Aku mungkin adalah sekian dari jutaan ribu orang yang sedang berkeluh kesah saat ini tanpa tahu pasti apa penyebabnya. Aku juga bagian dari ribuan itu, dari sekelompok manusia yang belum menemukan orientasi dari kehidupan, seolah tanpa tujuan, berjalan menyusur kanan kiri, melihat ke depan, menoleh ke belakang, kemudian berputar hidup serasa berputar di situ-situ saja.

Aku juga anggota dari sekelompok pemuda yang takut melangkah ke zona baru karena takut akan segala hal, untuk keluar dari zona lama yang sebenarnya juga tak nyaman. Aku adalah di antara ribuan manusia yang tawaf di tengah berbagai persimpangan yang tak hanya dilematis, tapi juga dirimbuni oleh pesimisme dan sedikit rasa optimis. Aku berputar-putar di antara simpang-simpang jalan yang sepi.

Kalau kau mau mendengar cerita dan keluh kesahku, mari, duduklah di sini sejenak, tepat di hadapanku, setidaknya agar kau bisa melihat jejak-jejak kebingunan itu menapaki setiap jengkah raut wajahku.

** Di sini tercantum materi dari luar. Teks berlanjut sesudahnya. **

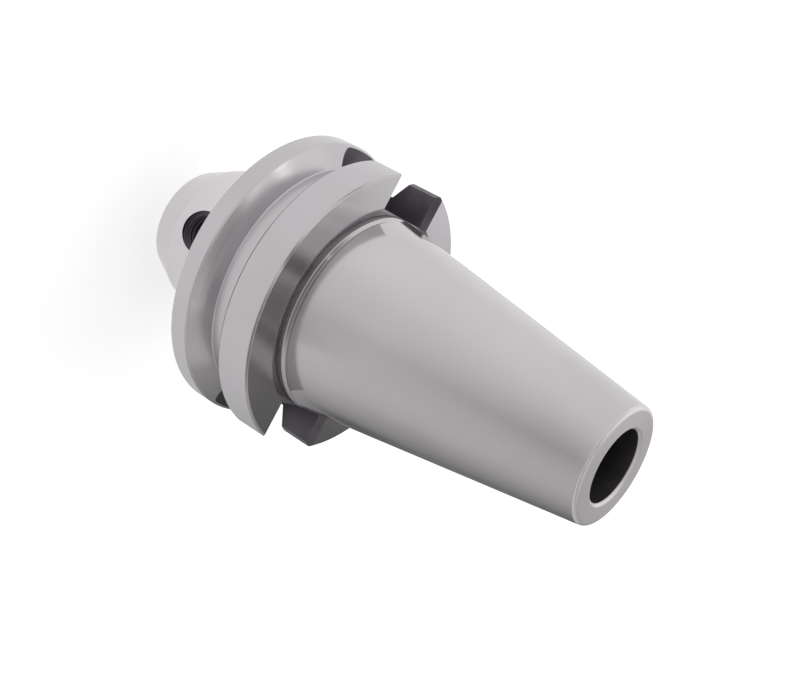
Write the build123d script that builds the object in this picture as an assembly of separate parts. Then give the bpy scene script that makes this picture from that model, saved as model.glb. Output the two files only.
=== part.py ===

Hey, jangan salah! Aku masih mampu tersenyum, tertawa dan bersenda gurau, itu kerap kali terjadi kalau aku ngopi dengan Mbah Rusydi Aslam, atau sedang kongkow bareng kawan-kawan alumni seangkatanku sewaktu di Al-Jihad. Ketika tak bersua dengan mereka karena urusan kesibukan- tepatnya kesibukan mereka yang memang profesional di bidangnya-, aku hanya bisa berbagi tawa bersama para santri ketika aku mengajak, entah di Al-Jihad, di Baitul Mubarok atau di kampung halamanku sendiri, Sumber Bahagia.

Pertama, aku mau bercerita, kalau kebingungan dan gundah gulana itu seringkali menyergapku setiap pagi. Ketika orang-orang mulai sibuk dengan aktifitas pagi mereka untuk bekerja, berikhtiar mencari anugerah Allah di muka bumi, aku hanya duduk sembari meneguk sedikit demi sedikit kopi, menyulut rokok dan mulai memaki diri.

Dasar manusia tak berguna, kau sudah bergelar sarjana meski diperoleh di usia semester yang senja. Kau adalah santri yang didik dengan penuh dedikasi oleh seorang Kiai yang tak hanya intelek tapi juga pekerja keras tiada henti. Kau adalah santri dari guru-guru dengan gairah hidup yang tinggi, mereka tak pernah molor pagi, hidup mereka penuh dengan mimpi, dan mereka mencapainya dengan langkah-langkah kecil yang pasti, bukan malah bolak-balik ke kamar mandi sepanjang pagi, cuma untuk keperluan B-a-b dan buang air seni”.

Entah mengapa, setiap pagi tiba, aku selalu berada dalam kebingungan yang nyata. Aku berpikir di usiaku yang pada tahun 2024 nanti akan genap 30 tahun, aku masih saja seperti ini. Menjalani hari-hari yang tak produktif, tak menghasilkan karya, hanya duduk dan sesekali keluar untuk menghabiskan uang buat bayar kopi.

Aku seringkali melihat, apa yang dikerjakan oleh orang-orang sukses itu pada saat mereka lulus kuliah sepertiku? Aku tak berusaha menjawab, biarlah!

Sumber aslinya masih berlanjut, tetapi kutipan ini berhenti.